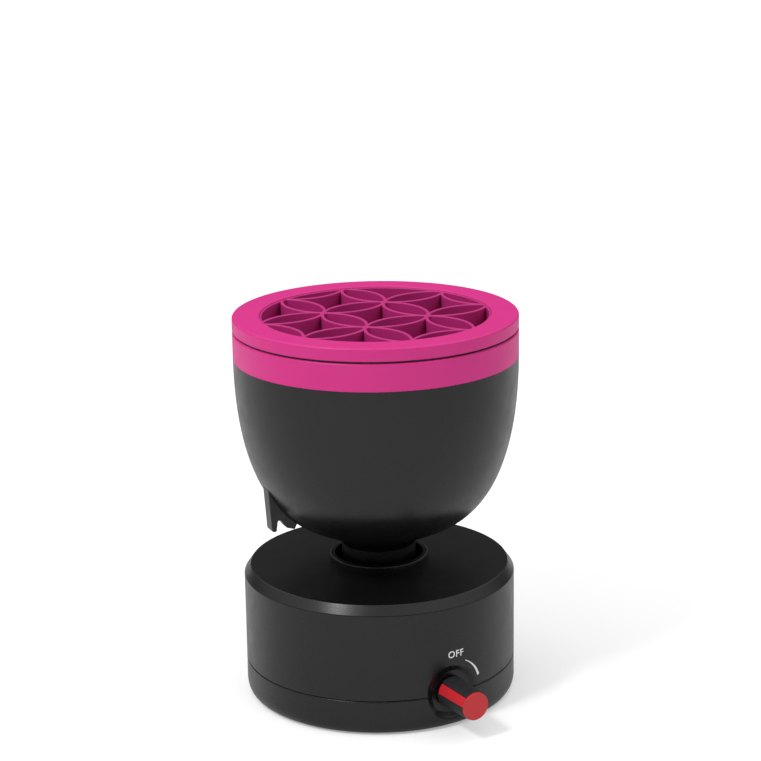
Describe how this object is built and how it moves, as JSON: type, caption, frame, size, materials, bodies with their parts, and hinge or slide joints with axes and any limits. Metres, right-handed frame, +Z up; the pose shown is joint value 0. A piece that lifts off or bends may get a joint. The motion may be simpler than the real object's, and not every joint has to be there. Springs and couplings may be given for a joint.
{
  "type": "brush cleaner",
  "caption": "Tabletop electric make-up brush cleaner: round motor base with a speed knob, lift-off turning bowl and a petal-grid rack as its lid.",
  "frame": {"origin": "middle of the non-slip pad's underside, on the surface the cleaner stands on", "axes": "+Z up through the bowl's centre line; -Y is the front; the knob stands 32 degrees to the right of the front, towards +X"},
  "size_m": [0.125, 0.1328, 0.1727],
  "materials": {
    "black_abs": "satin moulded",
    "pad_rubber": "matt",
    "zinc_steel": "bright zinc",
    "grey_nylon": "matt moulded",
    "motor_steel": "drawn, nickel plated",
    "black_nylon": "matt moulded",
    "bright_steel": "ground",
    "brass": "machined",
    "white_acetal": "matt moulded",
    "bronze": "sintered",
    "black_rubber": "matt",
    "magenta_abs": "satin moulded",
    "magenta_soft": "satin moulded",
    "mat_silicone": "matt",
    "black_knob": "satin moulded",
    "red_abs": "satin moulded",
    "cell_wrap": "shrink sleeve",
    "board_green": "solder mask",
    "component_black": "moulded",
    "wire_red": "smooth"
  },
  "bodies": {
    "base": {"base_housing": "black_abs", "base_bottom_cover": "black_abs", "anti_slip_pad": "pad_rubber", "cover_screws": "zinc_steel", "motor_plate": "grey_nylon", "plate_screws": "zinc_steel", "motor_can": "motor_steel", "motor_end_cap": "black_nylon", "motor_screws": "zinc_steel", "lower_bush": "bronze", "upper_bush": "bronze", "shaft_seal": "black_rubber", "battery_cell": "cell_wrap", "battery_holder": "black_nylon", "battery_contacts": "zinc_steel", "control_board": "board_green", "board_components": "component_black", "charging_socket": "bright_steel", "rotary_switch": "motor_steel", "switch_nut": "zinc_steel", "motor_leads": "wire_red", "battery_leads": "wire_red", "switch_leads": "wire_red"},
    "spindle": {"drive_shaft": "bright_steel", "drive_gear": "white_acetal", "shaft_clip": "zinc_steel", "drive_hub": "grey_nylon"},
    "pinion": {"motor_shaft": "bright_steel", "motor_pinion": "brass"},
    "knob": {"knob_body": "black_knob", "knob_marker": "red_abs", "switch_shaft": "bright_steel"},
    "bowl": {"bowl_shell": "black_abs", "drive_socket": "black_nylon", "collar_ring": "magenta_abs"},
    "mat": {"scrub_mat": "mat_silicone"},
    "rack": {"rack_rim": "magenta_abs", "petal_grid": "magenta_soft", "rim_seal": "black_rubber"}
  },
  "joints": [
    {"name": "spindle_spin", "type": "hinge", "parent": "base", "child": "spindle", "pos_m": [0, 0, 0.05], "axis": [0, 0, 1], "continuous": true},
    {"name": "pinion_spin", "type": "hinge", "parent": "base", "child": "pinion", "pos_m": [-0.03, 0, 0.044], "axis": [0, 0, 1], "continuous": true},
    {"name": "knob_turn", "type": "hinge", "parent": "base", "child": "knob", "pos_m": [0.02998, -0.04989, 0.0162], "axis": [0.515, -0.8572, 0], "range_deg": [-126, 0]},
    {"name": "bowl_lift", "type": "slide", "parent": "spindle", "child": "bowl", "axis": [0, 0, 1], "range_m": [0, 0.05]},
    {"name": "mat_lift", "type": "slide", "parent": "bowl", "child": "mat", "axis": [0, 0, 1], "range_m": [0, 0.05]},
    {"name": "rack_lift", "type": "slide", "parent": "bowl", "child": "rack", "axis": [0, 0, 1], "range_m": [0, 0.06]}
  ],
  "couplings": [
    {"joint": "pinion_spin", "follows": "spindle_spin", "ratio": -3}
  ]
}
---
• Problem:
Write out all the lines again, exactly as they are.

• Right answer:
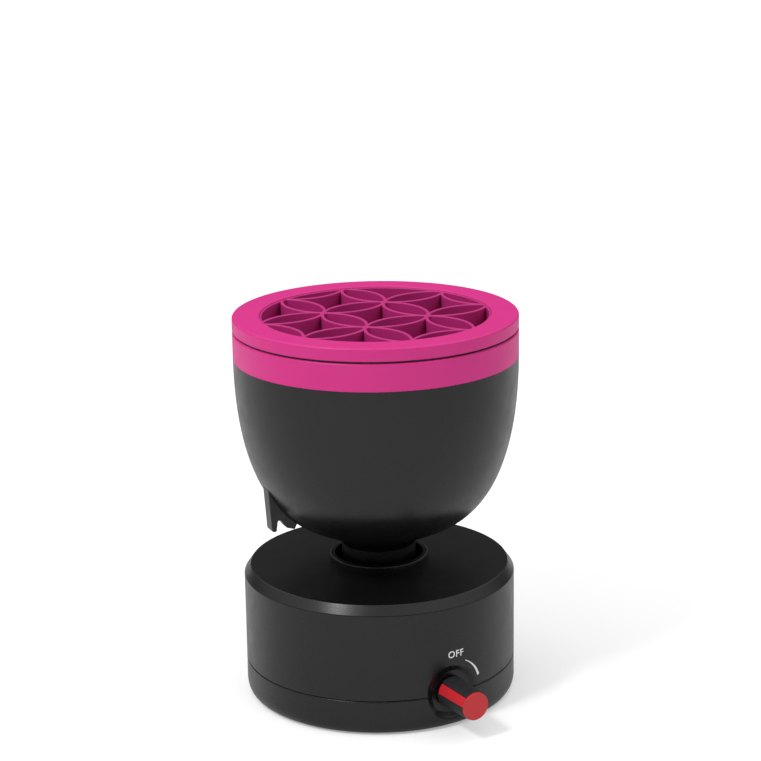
Describe how this object is built and how it moves, as JSON: type, caption, frame, size, materials, bodies with their parts, and hinge or slide joints with axes and any limits. Metres, right-handed frame, +Z up; the pose shown is joint value 0. A piece that lifts off or bends may get a joint. The motion may be simpler than the real object's, and not every joint has to be there. Springs and couplings may be given for a joint.
{
  "type": "brush cleaner",
  "caption": "Tabletop electric make-up brush cleaner: round motor base with a speed knob, lift-off turning bowl and a petal-grid rack as its lid.",
  "frame": {"origin": "middle of the non-slip pad's underside, on the surface the cleaner stands on", "axes": "+Z up through the bowl's centre line; -Y is the front; the knob stands 32 degrees to the right of the front, towards +X"},
  "size_m": [0.125, 0.1328, 0.1727],
  "materials": {
    "black_abs": "satin moulded",
    "pad_rubber": "matt",
    "zinc_steel": "bright zinc",
    "grey_nylon": "matt moulded",
    "motor_steel": "drawn, nickel plated",
    "black_nylon": "matt moulded",
    "bright_steel": "ground",
    "brass": "machined",
    "white_acetal": "matt moulded",
    "bronze": "sintered",
    "black_rubber": "matt",
    "magenta_abs": "satin moulded",
    "magenta_soft": "satin moulded",
    "mat_silicone": "matt",
    "black_knob": "satin moulded",
    "red_abs": "satin moulded",
    "cell_wrap": "shrink sleeve",
    "board_green": "solder mask",
    "component_black": "moulded",
    "wire_red": "smooth"
  },
  "bodies": {
    "base": {"base_housing": "black_abs", "base_bottom_cover": "black_abs", "anti_slip_pad": "pad_rubber", "cover_screws": "zinc_steel", "motor_plate": "grey_nylon", "plate_screws": "zinc_steel", "motor_can": "motor_steel", "motor_end_cap": "black_nylon", "motor_screws": "zinc_steel", "lower_bush": "bronze", "upper_bush": "bronze", "shaft_seal": "black_rubber", "battery_cell": "cell_wrap", "battery_holder": "black_nylon", "battery_contacts": "zinc_steel", "control_board": "board_green", "board_components": "component_black", "charging_socket": "bright_steel", "rotary_switch": "motor_steel", "switch_nut": "zinc_steel", "motor_leads": "wire_red", "battery_leads": "wire_red", "switch_leads": "wire_red"},
    "spindle": {"drive_shaft": "bright_steel", "drive_gear": "white_acetal", "shaft_clip": "zinc_steel", "drive_hub": "grey_nylon"},
    "pinion": {"motor_shaft": "bright_steel", "motor_pinion": "brass"},
    "knob": {"knob_body": "black_knob", "knob_marker": "red_abs", "switch_shaft": "bright_steel"},
    "bowl": {"bowl_shell": "black_abs", "drive_socket": "black_nylon", "collar_ring": "magenta_abs"},
    "mat": {"scrub_mat": "mat_silicone"},
    "rack": {"rack_rim": "magenta_abs", "petal_grid": "magenta_soft", "rim_seal": "black_rubber"}
  },
  "joints": [
    {"name": "spindle_spin", "type": "hinge", "parent": "base", "child": "spindle", "pos_m": [0, 0, 0.05], "axis": [0, 0, 1], "continuous": true},
    {"name": "pinion_spin", "type": "hinge", "parent": "base", "child": "pinion", "pos_m": [-0.03, 0, 0.044], "axis": [0, 0, 1], "continuous": true},
    {"name": "knob_turn", "type": "hinge", "parent": "base", "child": "knob", "pos_m": [0.02998, -0.04989, 0.0162], "axis": [0.515, -0.8572, 0], "range_deg": [-126, 0]},
    {"name": "bowl_lift", "type": "slide", "parent": "spindle", "child": "bowl", "axis": [0, 0, 1], "range_m": [0, 0.05]},
    {"name": "mat_lift", "type": "slide", "parent": "bowl", "child": "mat", "axis": [0, 0, 1], "range_m": [0, 0.05]},
    {"name": "rack_lift", "type": "slide", "parent": "bowl", "child": "rack", "axis": [0, 0, 1], "range_m": [0, 0.06]}
  ],
  "couplings": [
    {"joint": "pinion_spin", "follows": "spindle_spin", "ratio": -3}
  ]
}